▸ Short exercise: Your task is to quote the material that follows, in full and exactly.
*** Data lines ***
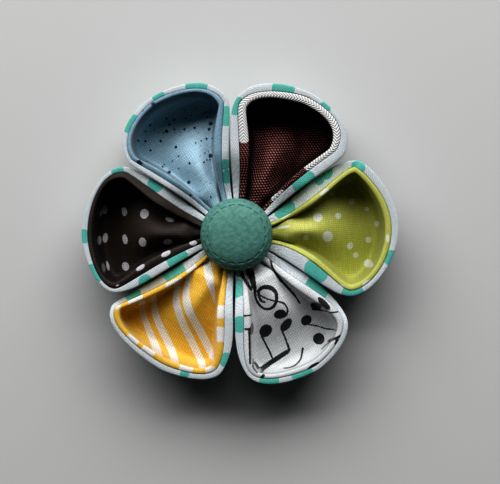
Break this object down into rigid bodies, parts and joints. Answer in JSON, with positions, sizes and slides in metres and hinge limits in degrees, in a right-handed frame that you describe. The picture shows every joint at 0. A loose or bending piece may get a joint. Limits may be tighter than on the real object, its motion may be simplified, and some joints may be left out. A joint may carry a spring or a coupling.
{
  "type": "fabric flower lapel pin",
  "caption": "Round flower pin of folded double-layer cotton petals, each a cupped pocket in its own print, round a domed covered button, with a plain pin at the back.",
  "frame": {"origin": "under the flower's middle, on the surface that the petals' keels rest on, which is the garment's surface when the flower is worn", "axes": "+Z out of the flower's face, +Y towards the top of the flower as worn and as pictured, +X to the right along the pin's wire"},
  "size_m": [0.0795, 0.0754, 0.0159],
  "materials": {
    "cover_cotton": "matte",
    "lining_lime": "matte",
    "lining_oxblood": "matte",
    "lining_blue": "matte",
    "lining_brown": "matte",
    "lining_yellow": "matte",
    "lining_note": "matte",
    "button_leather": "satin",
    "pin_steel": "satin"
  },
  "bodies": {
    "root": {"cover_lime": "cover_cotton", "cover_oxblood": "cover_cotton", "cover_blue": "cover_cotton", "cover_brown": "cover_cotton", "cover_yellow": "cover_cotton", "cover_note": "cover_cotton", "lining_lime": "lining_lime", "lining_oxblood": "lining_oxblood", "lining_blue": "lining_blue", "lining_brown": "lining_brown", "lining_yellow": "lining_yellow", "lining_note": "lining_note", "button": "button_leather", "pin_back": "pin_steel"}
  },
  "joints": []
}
***
▸ Worked answer:
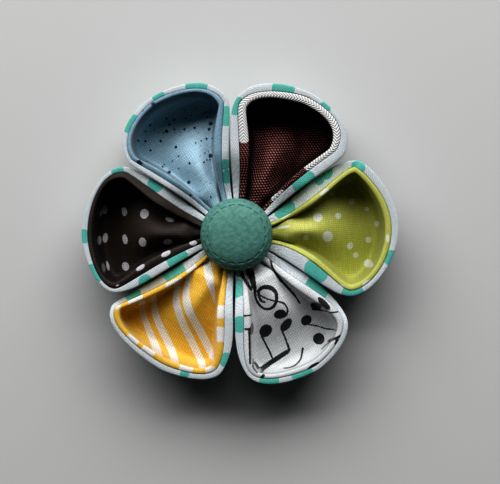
Break this object down into rigid bodies, parts and joints. Answer in JSON, with positions, sizes and slides in metres and hinge limits in degrees, in a right-handed frame that you describe. The picture shows every joint at 0. A loose or bending piece may get a joint. Limits may be tighter than on the real object, its motion may be simplified, and some joints may be left out. A joint may carry a spring or a coupling.
{
  "type": "fabric flower lapel pin",
  "caption": "Round flower pin of folded double-layer cotton petals, each a cupped pocket in its own print, round a domed covered button, with a plain pin at the back.",
  "frame": {"origin": "under the flower's middle, on the surface that the petals' keels rest on, which is the garment's surface when the flower is worn", "axes": "+Z out of the flower's face, +Y towards the top of the flower as worn and as pictured, +X to the right along the pin's wire"},
  "size_m": [0.0795, 0.0754, 0.0159],
  "materials": {
    "cover_cotton": "matte",
    "lining_lime": "matte",
    "lining_oxblood": "matte",
    "lining_blue": "matte",
    "lining_brown": "matte",
    "lining_yellow": "matte",
    "lining_note": "matte",
    "button_leather": "satin",
    "pin_steel": "satin"
  },
  "bodies": {
    "root": {"cover_lime": "cover_cotton", "cover_oxblood": "cover_cotton", "cover_blue": "cover_cotton", "cover_brown": "cover_cotton", "cover_yellow": "cover_cotton", "cover_note": "cover_cotton", "lining_lime": "lining_lime", "lining_oxblood": "lining_oxblood", "lining_blue": "lining_blue", "lining_brown": "lining_brown", "lining_yellow": "lining_yellow", "lining_note": "lining_note", "button": "button_leather", "pin_back": "pin_steel"}
  },
  "joints": []
}